I think this might be progress but I’m not sure
EDIT: I can also see that despite my network security rule, the machine is not listening on port 443 when I check with sudo lsof -i -P -n | grep LISTEN .
The mention in the tutorial about the ports is certainly confusing for those not steeped in the wizardry of sysadmin. By default non-root processes are not allowed to bind to certain ports. However if the port isn’t available to bind to the Anvil app server should give an error to that effect.
For me the command in the tutorial didn’t work (but I think it was a root issue on my machine). This is what I used:
This sets the start point for unprivileged ports on the machine to 0. This basically makes all low numbered ports as unprivileged, hence able to have a non-root service bound to them. Technically this is more permissive than it should be, but realistically this isn’t a big risk unless someone/something can get an account on the machine.
Side note: Here is my horror story, when trying to get my app launched and properly configured it took me about 12 hours from start to finish. I probably tried hundreds of permutations. It’s still a new open source package and there are definitely some rough edges for sure.
I really appreciate this. I’m still trying and learning a lot along the way. I’ve deleted and remade the VM and followed the tutorial a few times now. I feel closer despite it not working quite yet.
I’m looking forward to trying the command you just shared!

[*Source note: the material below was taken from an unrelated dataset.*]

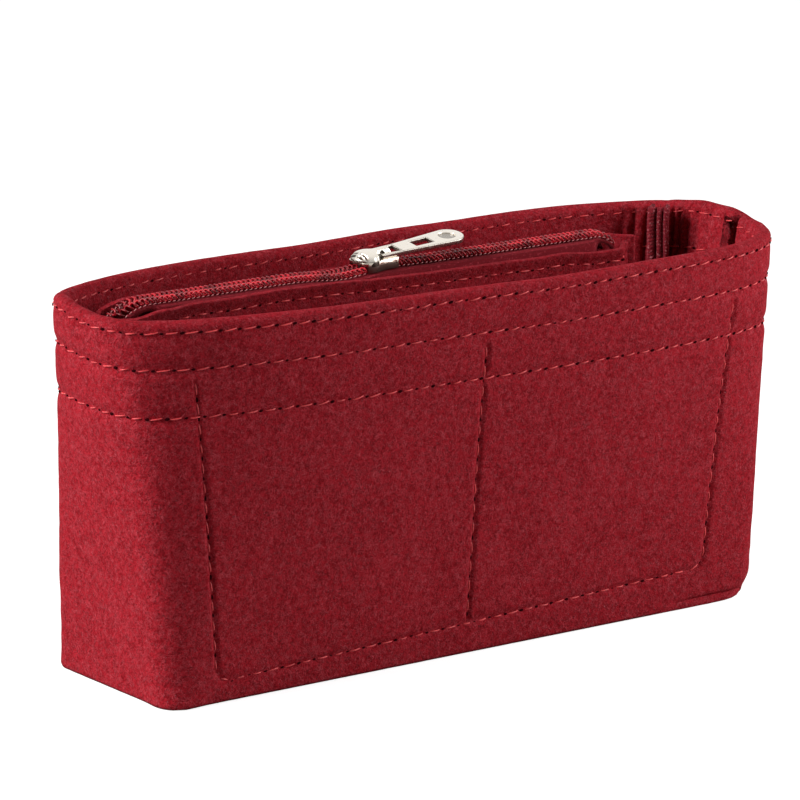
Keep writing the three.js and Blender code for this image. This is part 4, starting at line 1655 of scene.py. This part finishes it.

After running the certbot commands, I got the following reassuring print out:
Congratulations! Your certificate and chain have been saved at:
…
Your key file has been saved at:
…
Your certificate will expire on … To obtain a new or
tweaked version of this certificate in the future, simply run
certbot again. To non-interactively renew all of your
certificates, run “certbot renew”
I believe that those were the two factors that were interacting to thwart my efforts.